### [Data block]

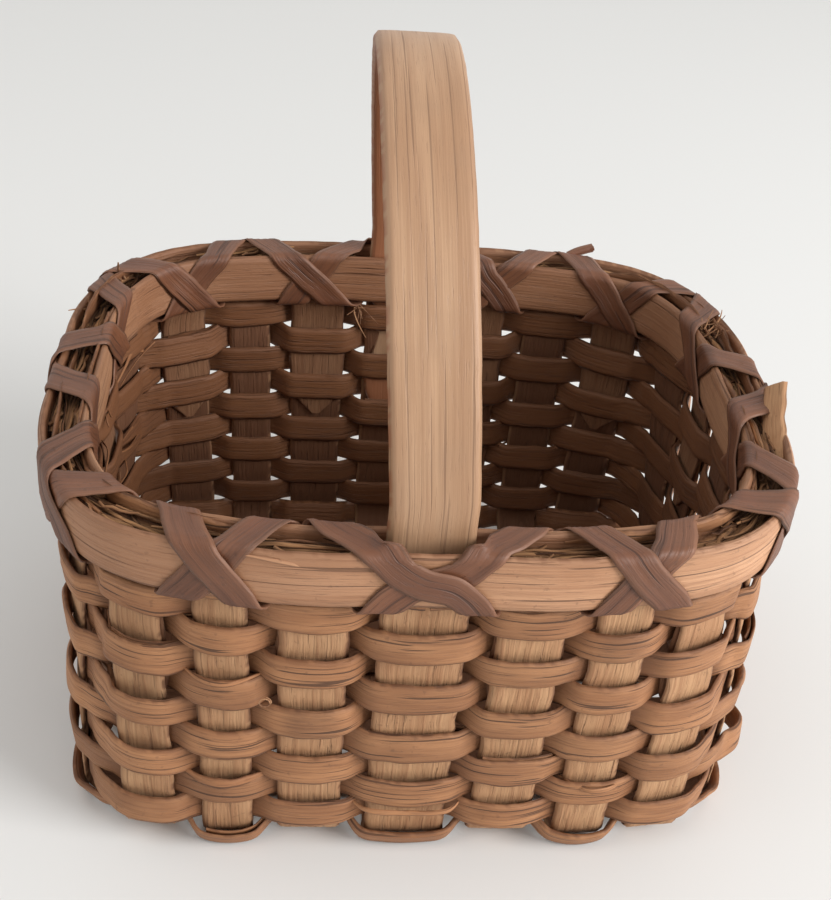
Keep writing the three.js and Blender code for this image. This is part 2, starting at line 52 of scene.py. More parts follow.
class Settings(dict):  # a dictionary whose values are also read with a dot
    __getattr__ = dict.__getitem__


def nodeBox(node):
    low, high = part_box(node)
    return [value / mm for value in low], [value / mm for value in high]


def middleHeight(node):
    low, high = nodeBox(node)
    return (low[2] + high[2]) / 2


def unit(vector):
    return vector / np.linalg.norm(vector)


def limit(value, low=0, high=1):
    return min(max(value, low), high)


def blend(start, end, share):
    return start + (end - start) * share


def chance(*seeds):  # an even random number from 0 to 1 that only depends on its seeds
    return random.Random(repr(seeds)).random()


def sway(*seeds):  # the same, from -1 to 1
    return 2 * chance(*seeds) - 1


def ripple(*place):  # smooth noise at a place given by three numbers
    return noise.noise(Vector(place))


def listed(names, *rows):  # one dictionary for each row of values
    return [Settings(zip(names.split(), row)) for row in rows]


def shares(steps):  # from 0 to 1 in even steps
    return [step / steps for step in range(steps + 1)]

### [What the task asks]
Exactly as they stand, set down the lines from the top of the data through the line with "return vector / np.linalg.norm(vector)".

### [Worked solution]
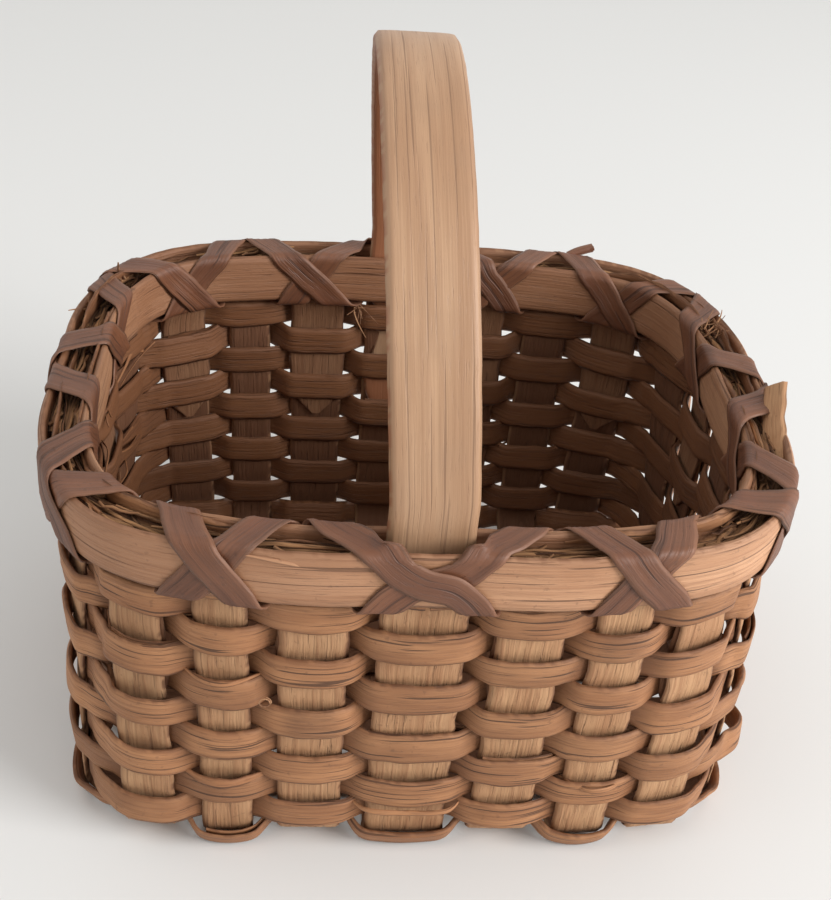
Keep writing the three.js and Blender code for this image. This is part 2, starting at line 52 of scene.py. More parts follow.
class Settings(dict):  # a dictionary whose values are also read with a dot
    __getattr__ = dict.__getitem__


def nodeBox(node):
    low, high = part_box(node)
    return [value / mm for value in low], [value / mm for value in high]


def middleHeight(node):
    low, high = nodeBox(node)
    return (low[2] + high[2]) / 2


def unit(vector):
    return vector / np.linalg.norm(vector)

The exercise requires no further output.